There’s this object with a rubber cork center, wrapped in yarn (which when stretched out could span about a mile), covered in leather, and made by people I don’t know in factories like Rawlings in St. Louis. It has a circumference of about 9 inches and a diameter of about 73 mm.
A man I’ve never met who has never heard of me, doesn’t care about me, and who dresses for work in pajamas with numbers and letters throws the object. Where the object goes and what happens to it from there will rock the emotions of millions of intelligent people. A little to the left, one reaction. A little to the right, another. Sounds a bit corny. I won’t get drawn into this madness.
That was the logic I used after Red Sox pitcher Bob Stanley threw a baseball near Mookie Wilson’s feet 25 years ago and set off a chain of events with more reverberations than any 12 volcanoes. I needed that rationale back then to put my emotions in a neat little box where they wouldn’t harm anybody.
Those feelings in no way compared with my feelings last night changing channels on each pitch during what will be known as The Greatest Night in the History of Regular Season Baseball. The beauty of unscripted sports is observing and marveling at the weird and wacky that you thought was never possible no matter how many games you’ve seen. As a lifelong Red Sox fan, I understood the story as it was being written over this balmy September. And make no mistake, I was rooting for it not to happen. But there was a sense of appreciation as a sports fan for the wonder of what was going on. Some might classify the results as a personal reward – assuming your team was the beneficiary -- for time spent and sleep lost clinging to the fortunes of men who don’t know you, people you idolize whether they’re nice guys or not, professionals you applaud and encourage because a career opportunity has put them on your team bus even though you hated them when they worked for another employer, say the Yankees.

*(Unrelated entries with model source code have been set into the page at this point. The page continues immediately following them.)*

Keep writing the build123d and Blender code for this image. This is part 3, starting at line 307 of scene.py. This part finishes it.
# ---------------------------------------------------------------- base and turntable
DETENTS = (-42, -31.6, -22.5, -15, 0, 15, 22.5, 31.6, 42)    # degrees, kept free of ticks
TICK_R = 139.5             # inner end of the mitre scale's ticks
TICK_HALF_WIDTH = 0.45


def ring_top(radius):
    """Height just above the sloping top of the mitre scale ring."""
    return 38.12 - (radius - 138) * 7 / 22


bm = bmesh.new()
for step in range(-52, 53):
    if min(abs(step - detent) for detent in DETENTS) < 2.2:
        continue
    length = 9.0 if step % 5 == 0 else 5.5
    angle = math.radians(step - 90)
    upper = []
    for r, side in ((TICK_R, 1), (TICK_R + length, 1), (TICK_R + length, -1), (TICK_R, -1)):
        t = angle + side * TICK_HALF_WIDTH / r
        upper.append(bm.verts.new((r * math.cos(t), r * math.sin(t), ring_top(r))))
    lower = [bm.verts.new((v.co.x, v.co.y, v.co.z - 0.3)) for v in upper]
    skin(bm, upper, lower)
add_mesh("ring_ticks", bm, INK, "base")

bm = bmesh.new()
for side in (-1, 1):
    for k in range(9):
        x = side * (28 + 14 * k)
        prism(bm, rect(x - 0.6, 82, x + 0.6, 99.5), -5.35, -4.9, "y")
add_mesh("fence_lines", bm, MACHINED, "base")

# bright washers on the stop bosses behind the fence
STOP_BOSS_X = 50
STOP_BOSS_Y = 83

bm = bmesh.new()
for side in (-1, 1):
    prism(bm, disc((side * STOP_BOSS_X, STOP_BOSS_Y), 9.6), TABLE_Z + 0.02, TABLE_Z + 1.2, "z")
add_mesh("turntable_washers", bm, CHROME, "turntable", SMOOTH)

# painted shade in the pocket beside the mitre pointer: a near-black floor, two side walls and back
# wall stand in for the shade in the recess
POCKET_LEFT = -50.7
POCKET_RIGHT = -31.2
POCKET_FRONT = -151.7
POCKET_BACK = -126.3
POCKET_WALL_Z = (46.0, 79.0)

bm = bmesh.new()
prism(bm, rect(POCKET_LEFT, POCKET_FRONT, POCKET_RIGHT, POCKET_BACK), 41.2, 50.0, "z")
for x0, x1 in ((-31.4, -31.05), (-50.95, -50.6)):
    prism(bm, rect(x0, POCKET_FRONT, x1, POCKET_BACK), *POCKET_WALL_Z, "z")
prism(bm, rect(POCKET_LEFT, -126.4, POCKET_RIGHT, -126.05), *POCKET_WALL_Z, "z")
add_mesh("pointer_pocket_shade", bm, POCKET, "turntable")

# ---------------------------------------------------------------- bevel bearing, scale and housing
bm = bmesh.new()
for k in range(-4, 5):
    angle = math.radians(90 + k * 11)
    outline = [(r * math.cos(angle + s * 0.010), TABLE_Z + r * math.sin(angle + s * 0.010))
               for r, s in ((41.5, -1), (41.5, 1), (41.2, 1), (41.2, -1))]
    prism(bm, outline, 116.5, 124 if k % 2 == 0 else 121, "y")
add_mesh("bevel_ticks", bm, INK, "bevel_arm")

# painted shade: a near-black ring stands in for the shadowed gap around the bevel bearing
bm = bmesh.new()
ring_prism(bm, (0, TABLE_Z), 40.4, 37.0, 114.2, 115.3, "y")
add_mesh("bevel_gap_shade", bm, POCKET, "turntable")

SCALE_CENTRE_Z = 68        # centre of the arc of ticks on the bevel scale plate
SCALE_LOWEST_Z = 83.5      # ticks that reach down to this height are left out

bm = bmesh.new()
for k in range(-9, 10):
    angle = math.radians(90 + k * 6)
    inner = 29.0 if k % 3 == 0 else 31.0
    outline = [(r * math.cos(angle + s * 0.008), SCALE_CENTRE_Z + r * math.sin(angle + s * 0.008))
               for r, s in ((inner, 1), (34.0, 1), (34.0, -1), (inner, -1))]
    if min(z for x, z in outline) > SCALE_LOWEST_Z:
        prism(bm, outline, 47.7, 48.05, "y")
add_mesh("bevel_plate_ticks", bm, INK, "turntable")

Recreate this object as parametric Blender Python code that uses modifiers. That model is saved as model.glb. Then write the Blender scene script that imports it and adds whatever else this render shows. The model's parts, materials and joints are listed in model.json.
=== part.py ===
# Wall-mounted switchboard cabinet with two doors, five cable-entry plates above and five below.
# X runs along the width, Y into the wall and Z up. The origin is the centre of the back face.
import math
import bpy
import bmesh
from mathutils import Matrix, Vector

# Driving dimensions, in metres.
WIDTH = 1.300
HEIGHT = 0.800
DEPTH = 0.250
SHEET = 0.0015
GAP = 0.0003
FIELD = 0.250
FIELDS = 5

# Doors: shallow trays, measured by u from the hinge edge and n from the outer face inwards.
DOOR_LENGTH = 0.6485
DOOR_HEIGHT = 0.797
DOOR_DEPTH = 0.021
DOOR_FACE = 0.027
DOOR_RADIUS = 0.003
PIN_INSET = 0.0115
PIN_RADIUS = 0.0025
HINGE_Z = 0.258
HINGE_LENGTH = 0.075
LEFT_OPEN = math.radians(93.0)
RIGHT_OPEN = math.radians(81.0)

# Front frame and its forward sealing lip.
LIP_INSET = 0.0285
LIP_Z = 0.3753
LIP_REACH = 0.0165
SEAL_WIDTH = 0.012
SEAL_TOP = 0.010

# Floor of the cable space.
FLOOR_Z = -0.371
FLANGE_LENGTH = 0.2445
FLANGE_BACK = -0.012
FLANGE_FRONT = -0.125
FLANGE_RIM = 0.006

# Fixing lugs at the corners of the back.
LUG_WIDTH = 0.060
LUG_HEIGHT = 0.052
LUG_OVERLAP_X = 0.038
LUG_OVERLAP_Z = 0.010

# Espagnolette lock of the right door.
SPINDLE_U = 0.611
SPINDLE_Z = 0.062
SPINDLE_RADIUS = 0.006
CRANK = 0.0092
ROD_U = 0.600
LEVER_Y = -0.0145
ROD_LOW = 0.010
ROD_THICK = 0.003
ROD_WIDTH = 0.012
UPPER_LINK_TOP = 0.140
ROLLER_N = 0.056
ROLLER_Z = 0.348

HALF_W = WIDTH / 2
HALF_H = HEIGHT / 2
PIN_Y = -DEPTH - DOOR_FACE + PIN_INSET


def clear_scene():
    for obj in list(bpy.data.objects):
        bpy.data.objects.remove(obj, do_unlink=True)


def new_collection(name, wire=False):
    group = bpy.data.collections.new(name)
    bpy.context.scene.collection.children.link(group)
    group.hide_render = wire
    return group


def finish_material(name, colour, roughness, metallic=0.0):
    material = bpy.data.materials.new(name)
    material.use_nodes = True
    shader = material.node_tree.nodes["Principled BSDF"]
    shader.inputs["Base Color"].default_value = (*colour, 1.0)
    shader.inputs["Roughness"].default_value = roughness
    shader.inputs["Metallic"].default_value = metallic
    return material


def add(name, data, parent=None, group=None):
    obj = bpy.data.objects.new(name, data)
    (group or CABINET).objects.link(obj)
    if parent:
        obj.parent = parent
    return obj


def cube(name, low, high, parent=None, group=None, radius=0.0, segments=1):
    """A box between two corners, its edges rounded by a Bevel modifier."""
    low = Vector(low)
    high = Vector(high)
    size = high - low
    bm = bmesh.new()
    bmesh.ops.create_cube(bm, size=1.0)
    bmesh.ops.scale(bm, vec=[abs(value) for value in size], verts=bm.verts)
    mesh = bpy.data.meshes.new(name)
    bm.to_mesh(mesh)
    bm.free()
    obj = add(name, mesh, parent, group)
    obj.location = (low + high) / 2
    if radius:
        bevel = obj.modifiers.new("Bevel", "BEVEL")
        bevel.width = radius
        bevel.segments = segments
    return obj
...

“Are you alright?” I’m still waiting for the call this morning from my friend Alan, who after every excruciating loss by a Boston team puts on his funeral director’s voice and asks me that question. Alan is trying to offload how I know he feels in such moments to how he thinks I feel at this moment. Two things to know about Alan: He once had to step away from dinner to check a Syracuse basketball score and came back in slight panic to report “It’s 3-2, BC.” The game was a minute old. Also, I had the pleasure of flying back with him from New Orleans after Syracuse lost the NCAA championship in The Keith Smart Game. Connecting flights. Delays. Now I’m an SU grad myself, but I had to spend most of the time re-channeling the Inner Alan.
My wife tolerates no fan emotions. As calm as I might appear, I’m usually one Pats defensive breakdown from throwing a trinket through the screen when she’ll catch my subtle mood shift via a condescending crack to my daughter and quickly squelch it. Yet every time she says people shouldn’t get worked up over a game, I call her over to watch 100,000 maniacal fans at, say, Michigan Stadium screaming wildly, with blue and gold paint covering various body parts, and ask her whether millions of people can be that wrong.
One might suggest this post is my latest form of therapy for another season gone awry. But it hasn’t gone awry at all. Sports is theater – I’ve had a box seat for life and relished it. It’s nice to experience the sensation of a championship – not to justify a commitment to an obsession but just because it’s fun. With the Red Sox I had two, with the Patriots three. While I continue to root hard for them, one of each was plenty and I’d like some close friends whose teams have yet to be the last ones standing to get the same high. Sorry Yankee friends, I'm really alright. Rejoice in the beauty and joy of sports – it’s amazing to watch what athletes can do within the confines of the rules of the games. And if that’s not enough justification and/or rationale, well, there’s always that wait ‘til next year.